Transcribe word for word only the span whose first line is the one with "imported = [obj" and whose last line is the one with "target.default_value = value"; both of those lines belong to it.
++++ Dataset extract ++++
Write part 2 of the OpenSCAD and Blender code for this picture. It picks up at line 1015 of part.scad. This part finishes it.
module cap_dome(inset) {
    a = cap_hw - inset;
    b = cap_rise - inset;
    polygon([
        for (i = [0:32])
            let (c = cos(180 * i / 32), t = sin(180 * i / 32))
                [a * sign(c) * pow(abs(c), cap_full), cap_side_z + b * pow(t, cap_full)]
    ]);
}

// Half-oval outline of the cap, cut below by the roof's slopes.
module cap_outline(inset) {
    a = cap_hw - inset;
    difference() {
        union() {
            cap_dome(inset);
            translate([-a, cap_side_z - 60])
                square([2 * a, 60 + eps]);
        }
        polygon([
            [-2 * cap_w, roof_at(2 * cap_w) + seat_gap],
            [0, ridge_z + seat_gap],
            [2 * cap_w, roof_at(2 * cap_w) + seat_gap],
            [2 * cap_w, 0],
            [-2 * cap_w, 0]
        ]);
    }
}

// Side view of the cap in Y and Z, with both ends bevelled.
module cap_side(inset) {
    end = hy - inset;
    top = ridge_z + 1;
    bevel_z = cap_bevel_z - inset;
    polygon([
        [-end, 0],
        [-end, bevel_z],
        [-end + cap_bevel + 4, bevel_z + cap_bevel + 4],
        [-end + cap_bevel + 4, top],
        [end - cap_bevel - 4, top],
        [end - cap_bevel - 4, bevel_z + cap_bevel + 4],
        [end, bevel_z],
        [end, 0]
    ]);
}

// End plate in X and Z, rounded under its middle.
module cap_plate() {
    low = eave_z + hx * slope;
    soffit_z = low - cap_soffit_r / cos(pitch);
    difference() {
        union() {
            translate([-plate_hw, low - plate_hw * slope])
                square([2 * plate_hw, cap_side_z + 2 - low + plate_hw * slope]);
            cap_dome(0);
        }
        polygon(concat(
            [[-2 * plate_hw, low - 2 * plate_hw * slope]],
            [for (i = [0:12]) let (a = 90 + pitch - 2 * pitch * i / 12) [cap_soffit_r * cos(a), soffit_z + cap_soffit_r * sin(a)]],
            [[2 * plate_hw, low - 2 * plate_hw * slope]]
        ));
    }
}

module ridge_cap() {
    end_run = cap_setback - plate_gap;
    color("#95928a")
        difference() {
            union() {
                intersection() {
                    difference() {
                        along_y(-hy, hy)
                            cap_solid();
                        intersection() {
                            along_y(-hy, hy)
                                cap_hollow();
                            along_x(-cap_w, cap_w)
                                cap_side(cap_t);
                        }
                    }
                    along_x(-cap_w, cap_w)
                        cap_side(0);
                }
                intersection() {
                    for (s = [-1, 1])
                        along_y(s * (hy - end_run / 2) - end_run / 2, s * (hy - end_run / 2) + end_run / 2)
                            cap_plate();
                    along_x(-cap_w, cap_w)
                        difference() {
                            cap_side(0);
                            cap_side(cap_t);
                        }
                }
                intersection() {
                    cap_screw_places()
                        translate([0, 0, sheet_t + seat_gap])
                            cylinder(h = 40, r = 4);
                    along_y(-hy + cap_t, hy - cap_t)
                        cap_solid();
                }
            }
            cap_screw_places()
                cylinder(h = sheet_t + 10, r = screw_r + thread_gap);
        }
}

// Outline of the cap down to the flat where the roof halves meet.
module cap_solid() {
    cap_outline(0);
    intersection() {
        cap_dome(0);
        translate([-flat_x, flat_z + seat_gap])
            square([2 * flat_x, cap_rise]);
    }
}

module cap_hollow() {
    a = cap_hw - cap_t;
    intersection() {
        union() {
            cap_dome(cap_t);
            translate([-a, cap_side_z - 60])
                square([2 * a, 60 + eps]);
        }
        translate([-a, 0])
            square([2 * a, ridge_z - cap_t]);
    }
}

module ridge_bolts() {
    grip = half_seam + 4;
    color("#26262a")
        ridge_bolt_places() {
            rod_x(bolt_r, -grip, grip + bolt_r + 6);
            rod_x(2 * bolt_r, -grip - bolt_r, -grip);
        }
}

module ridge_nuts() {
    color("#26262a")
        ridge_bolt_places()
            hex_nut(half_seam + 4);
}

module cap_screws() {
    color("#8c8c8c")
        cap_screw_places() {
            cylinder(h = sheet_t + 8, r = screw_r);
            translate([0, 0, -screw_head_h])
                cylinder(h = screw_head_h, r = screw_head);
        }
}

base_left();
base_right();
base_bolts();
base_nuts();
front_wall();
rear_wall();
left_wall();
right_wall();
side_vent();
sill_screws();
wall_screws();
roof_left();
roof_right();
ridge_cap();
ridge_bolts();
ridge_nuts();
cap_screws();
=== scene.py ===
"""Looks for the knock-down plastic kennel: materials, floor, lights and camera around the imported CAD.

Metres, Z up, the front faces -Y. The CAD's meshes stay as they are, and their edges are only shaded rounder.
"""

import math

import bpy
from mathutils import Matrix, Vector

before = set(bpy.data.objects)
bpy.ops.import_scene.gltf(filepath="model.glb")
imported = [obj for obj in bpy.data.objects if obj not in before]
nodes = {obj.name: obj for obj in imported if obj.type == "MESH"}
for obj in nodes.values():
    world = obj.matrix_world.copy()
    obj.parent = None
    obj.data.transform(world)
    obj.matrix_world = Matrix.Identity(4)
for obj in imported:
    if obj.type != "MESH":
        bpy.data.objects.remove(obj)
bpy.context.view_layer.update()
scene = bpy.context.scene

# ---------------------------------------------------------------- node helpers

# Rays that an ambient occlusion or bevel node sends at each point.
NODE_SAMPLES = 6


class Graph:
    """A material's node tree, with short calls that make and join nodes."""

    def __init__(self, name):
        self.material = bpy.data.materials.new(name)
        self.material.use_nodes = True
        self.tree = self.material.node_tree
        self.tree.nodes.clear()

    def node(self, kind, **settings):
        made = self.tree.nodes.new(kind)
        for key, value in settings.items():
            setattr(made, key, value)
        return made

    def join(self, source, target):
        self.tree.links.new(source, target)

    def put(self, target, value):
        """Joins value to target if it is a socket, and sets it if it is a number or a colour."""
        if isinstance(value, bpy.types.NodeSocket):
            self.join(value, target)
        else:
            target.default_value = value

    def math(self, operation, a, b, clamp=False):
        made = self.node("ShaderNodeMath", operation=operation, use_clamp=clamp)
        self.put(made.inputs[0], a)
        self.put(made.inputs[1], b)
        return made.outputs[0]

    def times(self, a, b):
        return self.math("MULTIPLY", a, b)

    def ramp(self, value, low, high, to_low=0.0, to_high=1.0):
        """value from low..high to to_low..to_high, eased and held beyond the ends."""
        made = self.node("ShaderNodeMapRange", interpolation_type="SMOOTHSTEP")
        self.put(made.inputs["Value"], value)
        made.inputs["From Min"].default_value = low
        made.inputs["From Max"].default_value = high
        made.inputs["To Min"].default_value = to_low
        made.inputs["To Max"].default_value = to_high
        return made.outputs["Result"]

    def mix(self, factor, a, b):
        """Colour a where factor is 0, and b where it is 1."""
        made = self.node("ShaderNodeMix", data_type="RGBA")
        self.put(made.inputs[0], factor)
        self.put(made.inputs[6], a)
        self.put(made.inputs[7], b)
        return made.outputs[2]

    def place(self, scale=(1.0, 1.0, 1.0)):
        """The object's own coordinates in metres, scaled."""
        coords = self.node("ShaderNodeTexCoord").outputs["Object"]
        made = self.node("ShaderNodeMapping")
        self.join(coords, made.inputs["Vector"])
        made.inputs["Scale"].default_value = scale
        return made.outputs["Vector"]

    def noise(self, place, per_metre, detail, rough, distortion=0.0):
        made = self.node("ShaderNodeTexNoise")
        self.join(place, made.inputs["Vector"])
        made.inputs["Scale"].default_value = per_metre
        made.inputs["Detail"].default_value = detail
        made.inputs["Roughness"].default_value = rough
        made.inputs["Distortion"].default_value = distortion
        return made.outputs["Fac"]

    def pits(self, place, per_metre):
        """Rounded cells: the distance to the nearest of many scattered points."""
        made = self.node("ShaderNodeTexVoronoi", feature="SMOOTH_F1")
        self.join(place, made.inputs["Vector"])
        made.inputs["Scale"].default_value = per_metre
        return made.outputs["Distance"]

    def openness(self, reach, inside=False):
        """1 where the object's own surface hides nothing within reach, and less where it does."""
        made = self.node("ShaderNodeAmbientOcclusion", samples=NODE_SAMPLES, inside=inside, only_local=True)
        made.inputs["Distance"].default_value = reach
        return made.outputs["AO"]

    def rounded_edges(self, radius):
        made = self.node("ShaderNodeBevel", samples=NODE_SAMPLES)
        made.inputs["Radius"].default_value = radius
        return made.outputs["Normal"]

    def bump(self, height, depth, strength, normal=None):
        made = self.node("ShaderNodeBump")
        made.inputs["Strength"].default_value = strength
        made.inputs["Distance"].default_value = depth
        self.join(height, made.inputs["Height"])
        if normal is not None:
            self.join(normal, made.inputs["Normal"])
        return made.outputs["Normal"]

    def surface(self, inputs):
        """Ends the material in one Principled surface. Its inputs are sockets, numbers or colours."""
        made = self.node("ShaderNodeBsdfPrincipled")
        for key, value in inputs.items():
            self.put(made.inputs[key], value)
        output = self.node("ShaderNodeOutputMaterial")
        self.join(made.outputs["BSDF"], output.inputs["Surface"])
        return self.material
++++
Response to the exercise ▸
imported = [obj for obj in bpy.data.objects if obj not in before]
nodes = {obj.name: obj for obj in imported if obj.type == "MESH"}
for obj in nodes.values():
    world = obj.matrix_world.copy()
    obj.parent = None
    obj.data.transform(world)
    obj.matrix_world = Matrix.Identity(4)
for obj in imported:
    if obj.type != "MESH":
        bpy.data.objects.remove(obj)
bpy.context.view_layer.update()
scene = bpy.context.scene

# ---------------------------------------------------------------- node helpers

# Rays that an ambient occlusion or bevel node sends at each point.
NODE_SAMPLES = 6


class Graph:
    """A material's node tree, with short calls that make and join nodes."""

    def __init__(self, name):
        self.material = bpy.data.materials.new(name)
        self.material.use_nodes = True
        self.tree = self.material.node_tree
        self.tree.nodes.clear()

    def node(self, kind, **settings):
        made = self.tree.nodes.new(kind)
        for key, value in settings.items():
            setattr(made, key, value)
        return made

    def join(self, source, target):
        self.tree.links.new(source, target)

    def put(self, target, value):
        """Joins value to target if it is a socket, and sets it if it is a number or a colour."""
        if isinstance(value, bpy.types.NodeSocket):
            self.join(value, target)
        else:
            target.default_value = value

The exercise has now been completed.